How often do you get the opportunity to goof on a total stranger? And they called you!
A old friend (Fairfield), now deceased, once handled this way:
Telemarketer: Hello Fairfield. Because we care about you we would like to offer you this special rate on a new credit card.
Fairfield: You don't care about me. You don't even know me.
Telemarketer: Yes, Fairfield, we care about you. You are very special to us and we want to reward you for your good credit rating.
Fairfield: You don't care about me. I am just a name on a call list to you. I could be an ax murderer as far as you know. And I don't have a particularly good credit rating.
Telemarketer: No, Fairfield, we know you aren't an ax murderer and we DO care about you. We care enough to make this special offer to you. Aren't you interested in getting a special interest rate on your outstanding credit card balances?
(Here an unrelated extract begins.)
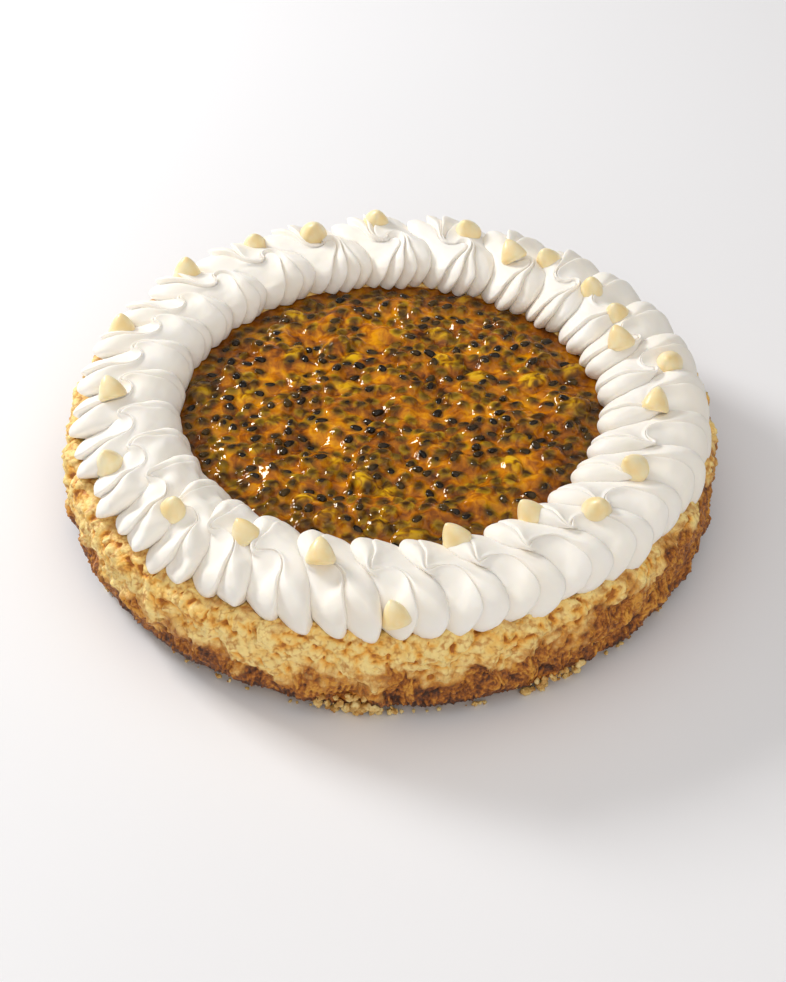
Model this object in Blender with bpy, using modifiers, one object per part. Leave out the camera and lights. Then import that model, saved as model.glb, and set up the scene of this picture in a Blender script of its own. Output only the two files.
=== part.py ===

Fairfield: No, I am not interested in your stupid offer and I am not your friend. And you don't care about me. Come on, admit it.
Telemarketer: OK, we don't care about you ...
Third voice: YOU'RE FIRED!!!
You're funny...
Less government interference, except when the mortgage broker calls at supper....
I smell pants burning...
Terry
All I ask of our bureaucrats is, when there are regulations, get off that porn site and enforce them. Otherwise don't pass any more regulations. Recently, we were in the process of refinincing our mortgage and, given our legislators just passed a 5 million page Financial Reform Law, you would think that the amount of misrepresentation and shady practices here would have been eliminated. No such luck.